Hedgpeth, who became interim COO last October and has held the position permanently since February, said she first sat down to talk about a brand reset with Borders and Silver in May 2018. The league worked with a New York-based image and brand consultants Sylvain Labs to come up with the marketing strategy, which included a new logo.
“Logowoman” is no longer confined to a box, like the NBA’s Jerry West-modeled logo. Her hair is in a bun instead of a ponytail.
“The logo is really just scratching the surface,” Hedgpeth said in an interview Thursday. “It really is a fundamental overhaul of the brand, starting with the brand positioning really being about — we use the word ‘reasserting’ ourselves — as a bold, progressive league that stands for the power of women.”
When asked about the state of the league, Bird, Delle Donne, Toliver and Mystics Coach Mike Thibault all mentioned the new marketing initiative and TV deal as the first things on their mind. Gaining exposure is still paramount for the league, and in that area, players see progress.
In addition to the 40 games CBS Sports Network will broadcast this season, the ESPN networks’ slate was bumped from 13 regular season telecasts in 2018, all of which were on ESPN2, to 16 this year.

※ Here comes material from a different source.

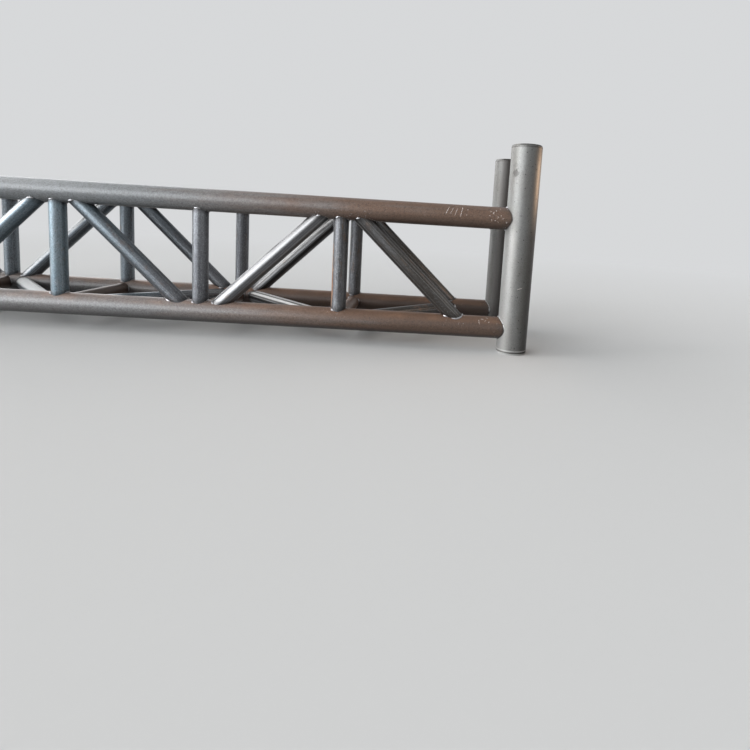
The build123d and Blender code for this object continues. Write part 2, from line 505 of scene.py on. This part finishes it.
def post_finish(steel):
    """Bare satin pipe, spotted and scuffed, rusty inside, with painted highlight and shade on its sides
    and bevels.
    """
    finish = Finish("post_bare_pipe", steel.post_silver, UPRIGHT)
    brushing = finish.grain(0.45, 0.020, shift=6.1, detail=3.0, roughness=0.6)
    clouds = finish.grain(0.30, 0.10, shift=3.7, detail=4.0, roughness=0.55)
    mottle, speckle = finish.flecks((0.016, 0.012, 1.9), (0.006, 0.006, 8.3))
    spots = finish.dots(0.036, shift=0.02)

    finish.coat(clouds.step(0.35, 0.70), steel.post_shade)
    finish.coat(brushing.step(0.55, 0.80) * 0.4, steel.post_shade)
    finish.coat(mottle.step(0.48, 0.30) * 0.26, steel.soot_and_shade)
    finish.coat(speckle.step(0.48, 0.30) * 0.30, steel.soot_and_shade)
    finish.coat(speckle.step(0.60, 0.74) * 0.16, steel.bright_steel_and_highlight)
    finish.coat((spots + (speckle - 0.5) * 0.10).step(0.16, 0.09) * 0.70, steel.soot_and_shade)
    smudges = finish.spot(*SMUDGE, mottle) * 0.62 + finish.spot(*FAINT_SMUDGE, mottle) * 0.22
    finish.coat(smudges, steel.soot_and_shade)
    from_line = (finish.z - SCRATCH[0][2]) - (finish.x - SCRATCH[0][0]) * SCRATCH_LEAN
    finish.coat(finish.spot(*SCRATCH, mottle) * abs(from_line).step(0.0042, 0.0014) * 0.8, steel.chalk)

    along, across = finish.from_post_axis()
    below_chord = finish.z.step(0.97, 0.84)
    right = finish.x.step(-0.1, 0.1)
    rear = finish.rear()
    towards_beam = (-along).step(0.2 * POST_RADIUS, 0.9 * POST_RADIUS)
    away_from_beam = along.step(-0.95 * POST_RADIUS, -0.35 * POST_RADIUS)
    outer_side = along.step(-0.1 * POST_RADIUS, 0.8 * POST_RADIUS)
    # Painted highlight on the front posts' side towards the beam, below the top chord
    finish.coat(towards_beam * below_chord * (1.0 - rear) * 0.26, steel.bright_steel_and_highlight)
    # Painted shade on the rear right post, lightest on its edge towards the beam
    finish.coat(rear * right * (0.26 + away_from_beam * 0.58), steel.soot_and_shade)
    # Painted shade on the posts' outer sides, deeper below the top chord on the right posts
    finish.coat(outer_side * (0.20 + below_chord * right * 0.48), steel.soot_and_shade)

    from_end = finish.z.math("MINIMUM", POST_HEIGHT - finish.z)
    at_foot = finish.z.step(0.10, 0.05)
    rim = (from_end + (speckle - 0.5) * 0.004).step(BEVEL_HEIGHT + 0.001, BEVEL_HEIGHT - 0.001)
    inside = length_of(along, across).step(POST_RADIUS - POST_WALL + 0.001, POST_RADIUS - POST_WALL)
    dark_line = abs(from_end - BEVEL_HEIGHT - DARK_LINE).step(0.006, 0.002)
    bright_line = abs(from_end - BEVEL_HEIGHT - BRIGHT_LINE).step(0.006, 0.002)
    # Painted shade and highlight at the post ends: a dark line above each bevel, a bright line and a lit
    # bevel at the foot, a darkened top bevel
    finish.coat(dark_line * 0.6, steel.soot_and_shade)
    finish.coat(bright_line * at_foot * 0.35, steel.bright_steel_and_highlight)
    finish.coat(rim * (1.0 - at_foot) * 0.45, steel.soot_and_shade)
    finish.coat(rim * at_foot * 0.60, steel.bright_steel_and_highlight)
    finish.coat(inside, steel.bore_rust_and_rear_shade)

    unevenness = (brushing - 0.5) * 0.10 + (clouds - 0.5) * 0.10 + (speckle - 0.5) * 0.16
    roughness = 0.43 + unevenness + inside * 0.35 - rim * 0.10
    metallic = 0.48 - inside * 0.40
    height = brushing * 0.2 + speckle * 0.4 + mottle * 0.5
    return finish.steel(roughness, metallic, height, depth=0.0005, specular=0.3)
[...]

ABC will air three games this season for the first time in five years, according to Hedgpeth.
“Between our four ESPN ones and our eight on CBS Sports Network and some other NBA TV ones, aside from our Monumental Network, we’re going to be on nationally almost half our season,” Thibault said of the Mystics. “That’s a lot of exposure we haven’t had."
CBS Sports Network doesn’t carry the heft of ESPN. The cable channel is available in 49.9 million homes compared with ESPN’s 84.8 million subscribers, according to S&P Global Market Intelligence. But Bird notes that the fact that a new network was interested in the WNBA grants the league more legitimacy as a viable product.
The fact that the league still has no president appears to be a less immediate concern as players’ thoughts turn to the grind of the season. Hedgpeth said the league is looking for a seasoned business executive with a vast corporate network who can grow revenue and exposure. The ideal candidate also would fit with the culture and values of the WNBA.
The league hopes to announce its new president before regular season games begin.
“You need to have somebody whose sole focus is the WNBA,” Bird said. “ … And if they’re taking their time to select that person because they want to make sure they’re getting the right person? Cool. I can wait.”
Rick Maese contributed to this report.